*The problem*: Emit the exact text of every line from the line with "circuit_board();" to the line with "low, high = Vector((1e9,)", both ends included. No other output is expected.

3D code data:

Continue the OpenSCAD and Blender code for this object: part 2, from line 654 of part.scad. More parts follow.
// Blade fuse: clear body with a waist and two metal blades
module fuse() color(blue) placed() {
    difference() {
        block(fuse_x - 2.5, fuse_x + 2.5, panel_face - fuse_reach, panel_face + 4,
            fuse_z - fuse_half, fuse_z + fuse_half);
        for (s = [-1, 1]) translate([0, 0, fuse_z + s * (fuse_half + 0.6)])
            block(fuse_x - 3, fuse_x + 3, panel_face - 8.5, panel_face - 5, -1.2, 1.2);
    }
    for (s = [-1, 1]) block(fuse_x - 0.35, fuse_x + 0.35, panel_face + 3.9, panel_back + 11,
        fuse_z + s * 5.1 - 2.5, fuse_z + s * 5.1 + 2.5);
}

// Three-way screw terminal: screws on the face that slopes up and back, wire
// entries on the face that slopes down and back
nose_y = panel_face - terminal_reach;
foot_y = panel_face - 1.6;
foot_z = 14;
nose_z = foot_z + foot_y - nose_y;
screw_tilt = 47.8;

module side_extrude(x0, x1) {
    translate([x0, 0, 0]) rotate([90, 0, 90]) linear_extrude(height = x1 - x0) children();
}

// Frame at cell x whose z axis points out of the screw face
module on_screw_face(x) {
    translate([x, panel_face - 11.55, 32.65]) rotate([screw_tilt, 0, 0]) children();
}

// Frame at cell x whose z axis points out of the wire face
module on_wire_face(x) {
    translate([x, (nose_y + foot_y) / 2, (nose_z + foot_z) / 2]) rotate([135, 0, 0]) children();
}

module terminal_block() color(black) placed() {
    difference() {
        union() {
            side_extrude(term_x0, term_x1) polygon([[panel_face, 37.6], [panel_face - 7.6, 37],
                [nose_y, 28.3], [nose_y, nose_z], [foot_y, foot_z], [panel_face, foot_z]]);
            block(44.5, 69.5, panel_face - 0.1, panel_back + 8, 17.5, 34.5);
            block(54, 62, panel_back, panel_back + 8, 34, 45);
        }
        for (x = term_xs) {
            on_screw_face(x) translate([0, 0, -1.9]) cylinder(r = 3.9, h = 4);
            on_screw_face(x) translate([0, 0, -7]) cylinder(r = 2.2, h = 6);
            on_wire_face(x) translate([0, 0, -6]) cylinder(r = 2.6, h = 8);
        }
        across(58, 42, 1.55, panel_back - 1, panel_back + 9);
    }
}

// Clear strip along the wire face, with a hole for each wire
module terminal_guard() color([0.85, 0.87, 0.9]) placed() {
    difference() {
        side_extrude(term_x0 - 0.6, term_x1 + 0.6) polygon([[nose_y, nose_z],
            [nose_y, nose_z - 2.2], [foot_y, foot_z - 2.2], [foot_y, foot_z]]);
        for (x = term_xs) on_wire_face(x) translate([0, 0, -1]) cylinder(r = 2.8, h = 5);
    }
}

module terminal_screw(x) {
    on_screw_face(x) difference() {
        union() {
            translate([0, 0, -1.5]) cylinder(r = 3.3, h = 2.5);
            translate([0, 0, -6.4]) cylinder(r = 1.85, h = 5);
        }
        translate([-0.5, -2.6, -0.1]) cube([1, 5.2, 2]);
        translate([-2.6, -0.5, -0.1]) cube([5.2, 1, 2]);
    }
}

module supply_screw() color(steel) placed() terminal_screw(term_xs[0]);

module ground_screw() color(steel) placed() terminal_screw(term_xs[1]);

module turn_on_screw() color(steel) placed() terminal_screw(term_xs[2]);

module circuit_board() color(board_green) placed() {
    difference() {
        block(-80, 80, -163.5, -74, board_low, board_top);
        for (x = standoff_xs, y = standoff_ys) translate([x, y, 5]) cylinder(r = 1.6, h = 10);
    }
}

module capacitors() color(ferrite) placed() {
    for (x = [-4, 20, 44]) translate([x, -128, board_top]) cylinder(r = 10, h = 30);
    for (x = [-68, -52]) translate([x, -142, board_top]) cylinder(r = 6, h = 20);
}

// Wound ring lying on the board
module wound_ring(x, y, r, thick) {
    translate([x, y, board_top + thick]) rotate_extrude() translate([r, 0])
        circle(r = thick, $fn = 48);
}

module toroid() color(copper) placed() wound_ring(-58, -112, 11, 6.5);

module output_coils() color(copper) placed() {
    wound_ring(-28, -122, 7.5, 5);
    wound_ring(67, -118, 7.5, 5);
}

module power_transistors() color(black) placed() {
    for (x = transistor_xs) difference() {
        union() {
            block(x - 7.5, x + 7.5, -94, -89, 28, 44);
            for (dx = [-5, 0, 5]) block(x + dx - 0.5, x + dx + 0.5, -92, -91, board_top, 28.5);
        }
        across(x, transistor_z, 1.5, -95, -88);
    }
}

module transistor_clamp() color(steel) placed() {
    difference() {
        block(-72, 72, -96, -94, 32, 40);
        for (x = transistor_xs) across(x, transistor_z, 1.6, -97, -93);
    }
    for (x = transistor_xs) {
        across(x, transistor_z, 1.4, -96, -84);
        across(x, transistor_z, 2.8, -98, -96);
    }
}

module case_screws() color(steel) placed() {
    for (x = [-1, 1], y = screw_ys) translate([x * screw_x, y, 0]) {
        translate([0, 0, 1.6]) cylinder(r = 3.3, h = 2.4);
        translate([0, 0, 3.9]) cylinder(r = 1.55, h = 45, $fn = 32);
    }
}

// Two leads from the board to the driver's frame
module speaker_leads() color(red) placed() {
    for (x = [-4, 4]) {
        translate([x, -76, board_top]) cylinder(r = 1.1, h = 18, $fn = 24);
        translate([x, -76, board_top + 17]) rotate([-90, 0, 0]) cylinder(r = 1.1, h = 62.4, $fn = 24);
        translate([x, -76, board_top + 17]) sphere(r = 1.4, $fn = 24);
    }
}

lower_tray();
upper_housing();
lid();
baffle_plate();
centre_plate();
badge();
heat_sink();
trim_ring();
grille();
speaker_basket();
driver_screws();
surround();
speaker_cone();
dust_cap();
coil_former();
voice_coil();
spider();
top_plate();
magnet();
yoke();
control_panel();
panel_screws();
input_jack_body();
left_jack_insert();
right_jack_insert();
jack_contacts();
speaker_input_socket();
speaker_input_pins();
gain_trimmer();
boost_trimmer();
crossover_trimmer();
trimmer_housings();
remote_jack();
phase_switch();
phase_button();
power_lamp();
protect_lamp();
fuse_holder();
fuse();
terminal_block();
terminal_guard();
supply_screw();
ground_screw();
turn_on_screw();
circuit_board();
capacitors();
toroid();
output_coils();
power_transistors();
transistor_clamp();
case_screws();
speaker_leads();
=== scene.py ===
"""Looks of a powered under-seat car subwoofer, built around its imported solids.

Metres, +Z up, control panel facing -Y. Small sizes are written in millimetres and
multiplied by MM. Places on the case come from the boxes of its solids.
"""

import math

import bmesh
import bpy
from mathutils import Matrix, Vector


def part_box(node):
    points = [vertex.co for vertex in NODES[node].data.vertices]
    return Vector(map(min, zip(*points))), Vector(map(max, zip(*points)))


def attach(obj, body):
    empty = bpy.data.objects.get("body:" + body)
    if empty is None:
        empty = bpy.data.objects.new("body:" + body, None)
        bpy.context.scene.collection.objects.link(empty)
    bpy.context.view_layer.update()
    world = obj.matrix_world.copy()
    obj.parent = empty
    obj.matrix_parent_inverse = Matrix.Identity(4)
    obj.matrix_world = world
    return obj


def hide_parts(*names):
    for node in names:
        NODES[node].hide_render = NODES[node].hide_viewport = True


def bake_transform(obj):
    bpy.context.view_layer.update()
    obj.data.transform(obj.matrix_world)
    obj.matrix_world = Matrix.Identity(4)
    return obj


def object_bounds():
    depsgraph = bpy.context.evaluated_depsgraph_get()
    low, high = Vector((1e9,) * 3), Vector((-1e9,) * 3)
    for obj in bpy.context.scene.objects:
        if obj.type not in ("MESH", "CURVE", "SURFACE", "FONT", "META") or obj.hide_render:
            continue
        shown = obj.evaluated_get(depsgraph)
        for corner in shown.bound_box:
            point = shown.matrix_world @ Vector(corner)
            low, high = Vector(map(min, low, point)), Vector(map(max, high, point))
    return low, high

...

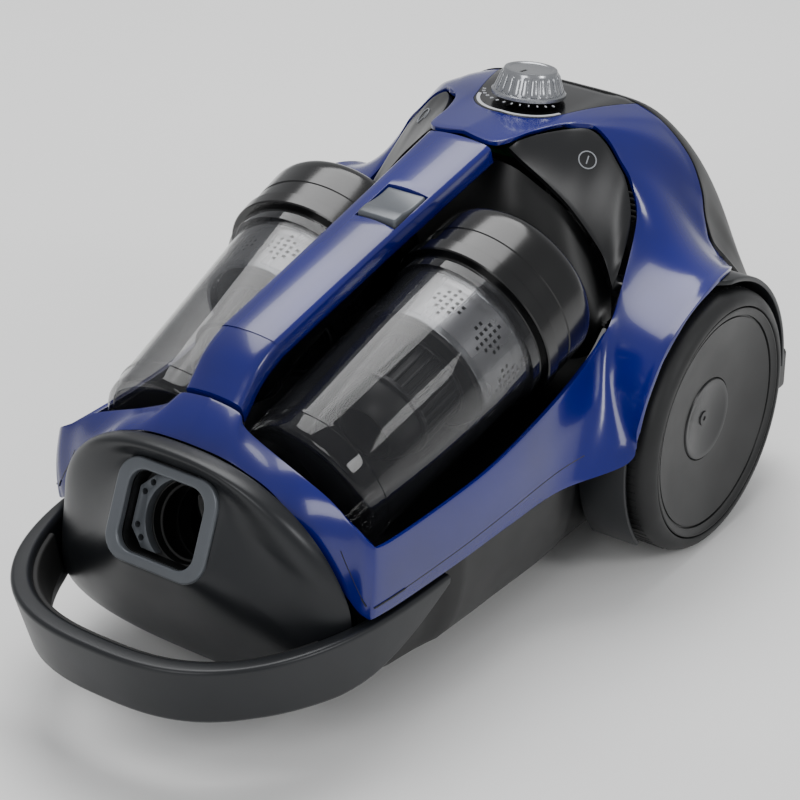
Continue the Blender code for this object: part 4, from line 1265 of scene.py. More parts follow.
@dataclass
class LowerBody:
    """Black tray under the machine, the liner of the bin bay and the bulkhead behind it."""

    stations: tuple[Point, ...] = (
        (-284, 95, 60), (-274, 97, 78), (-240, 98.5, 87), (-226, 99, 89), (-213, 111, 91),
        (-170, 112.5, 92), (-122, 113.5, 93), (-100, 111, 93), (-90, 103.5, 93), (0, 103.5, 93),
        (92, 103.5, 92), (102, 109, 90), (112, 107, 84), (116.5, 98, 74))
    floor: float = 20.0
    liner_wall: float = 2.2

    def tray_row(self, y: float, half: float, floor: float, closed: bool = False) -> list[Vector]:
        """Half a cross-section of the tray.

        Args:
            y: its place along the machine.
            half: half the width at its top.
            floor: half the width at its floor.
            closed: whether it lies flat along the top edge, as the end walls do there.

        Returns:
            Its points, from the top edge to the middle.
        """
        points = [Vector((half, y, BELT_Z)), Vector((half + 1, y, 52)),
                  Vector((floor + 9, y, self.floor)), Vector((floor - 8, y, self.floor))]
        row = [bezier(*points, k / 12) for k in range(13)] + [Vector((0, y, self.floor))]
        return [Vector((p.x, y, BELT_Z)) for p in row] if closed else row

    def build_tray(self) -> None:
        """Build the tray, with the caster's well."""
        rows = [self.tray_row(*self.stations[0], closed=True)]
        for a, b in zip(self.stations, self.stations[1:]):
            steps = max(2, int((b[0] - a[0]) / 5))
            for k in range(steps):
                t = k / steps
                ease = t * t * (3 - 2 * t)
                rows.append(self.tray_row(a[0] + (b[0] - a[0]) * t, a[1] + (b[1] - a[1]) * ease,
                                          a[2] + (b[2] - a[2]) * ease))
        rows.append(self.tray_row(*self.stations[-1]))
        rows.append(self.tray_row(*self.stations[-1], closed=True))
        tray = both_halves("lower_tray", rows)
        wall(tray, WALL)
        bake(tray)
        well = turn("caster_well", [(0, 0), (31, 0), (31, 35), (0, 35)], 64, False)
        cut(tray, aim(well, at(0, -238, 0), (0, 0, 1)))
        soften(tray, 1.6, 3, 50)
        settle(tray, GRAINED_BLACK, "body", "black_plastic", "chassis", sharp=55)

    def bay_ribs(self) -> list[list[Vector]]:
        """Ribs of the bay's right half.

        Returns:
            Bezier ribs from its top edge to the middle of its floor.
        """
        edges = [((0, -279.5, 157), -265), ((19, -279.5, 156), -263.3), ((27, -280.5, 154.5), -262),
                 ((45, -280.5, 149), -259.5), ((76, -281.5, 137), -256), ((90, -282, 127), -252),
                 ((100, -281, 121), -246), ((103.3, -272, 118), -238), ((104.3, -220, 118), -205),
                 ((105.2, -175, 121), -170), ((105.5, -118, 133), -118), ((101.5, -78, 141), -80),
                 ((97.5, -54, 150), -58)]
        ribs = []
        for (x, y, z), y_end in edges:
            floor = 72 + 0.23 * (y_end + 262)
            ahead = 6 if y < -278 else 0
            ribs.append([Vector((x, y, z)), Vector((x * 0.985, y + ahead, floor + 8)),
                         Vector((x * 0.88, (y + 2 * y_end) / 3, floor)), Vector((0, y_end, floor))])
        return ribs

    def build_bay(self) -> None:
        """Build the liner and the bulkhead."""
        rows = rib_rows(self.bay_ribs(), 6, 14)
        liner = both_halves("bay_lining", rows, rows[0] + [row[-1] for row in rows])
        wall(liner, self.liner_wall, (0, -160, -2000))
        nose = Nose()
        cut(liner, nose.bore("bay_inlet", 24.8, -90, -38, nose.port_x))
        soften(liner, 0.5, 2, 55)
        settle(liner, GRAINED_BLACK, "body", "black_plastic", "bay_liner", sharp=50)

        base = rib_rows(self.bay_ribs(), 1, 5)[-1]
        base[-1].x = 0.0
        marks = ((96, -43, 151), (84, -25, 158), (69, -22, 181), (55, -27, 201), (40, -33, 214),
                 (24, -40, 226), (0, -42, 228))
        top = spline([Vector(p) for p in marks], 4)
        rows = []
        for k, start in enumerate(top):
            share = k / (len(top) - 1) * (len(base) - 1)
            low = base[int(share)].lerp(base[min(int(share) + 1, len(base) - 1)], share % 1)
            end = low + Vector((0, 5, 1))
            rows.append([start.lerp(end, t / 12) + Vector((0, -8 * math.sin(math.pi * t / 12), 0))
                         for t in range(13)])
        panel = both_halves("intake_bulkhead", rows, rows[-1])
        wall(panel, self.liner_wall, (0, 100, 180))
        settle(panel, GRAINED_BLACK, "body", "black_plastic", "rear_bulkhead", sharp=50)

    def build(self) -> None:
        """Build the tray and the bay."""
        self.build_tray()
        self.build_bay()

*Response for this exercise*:
circuit_board();
capacitors();
toroid();
output_coils();
power_transistors();
transistor_clamp();
case_screws();
speaker_leads();
=== scene.py ===
"""Looks of a powered under-seat car subwoofer, built around its imported solids.

Metres, +Z up, control panel facing -Y. Small sizes are written in millimetres and
multiplied by MM. Places on the case come from the boxes of its solids.
"""

import math

import bmesh
import bpy
from mathutils import Matrix, Vector


def part_box(node):
    points = [vertex.co for vertex in NODES[node].data.vertices]
    return Vector(map(min, zip(*points))), Vector(map(max, zip(*points)))


def attach(obj, body):
    empty = bpy.data.objects.get("body:" + body)
    if empty is None:
        empty = bpy.data.objects.new("body:" + body, None)
        bpy.context.scene.collection.objects.link(empty)
    bpy.context.view_layer.update()
    world = obj.matrix_world.copy()
    obj.parent = empty
    obj.matrix_parent_inverse = Matrix.Identity(4)
    obj.matrix_world = world
    return obj


def hide_parts(*names):
    for node in names:
        NODES[node].hide_render = NODES[node].hide_viewport = True


def bake_transform(obj):
    bpy.context.view_layer.update()
    obj.data.transform(obj.matrix_world)
    obj.matrix_world = Matrix.Identity(4)
    return obj


def object_bounds():
    depsgraph = bpy.context.evaluated_depsgraph_get()
    low, high = Vector((1e9,) * 3), Vector((-1e9,) * 3)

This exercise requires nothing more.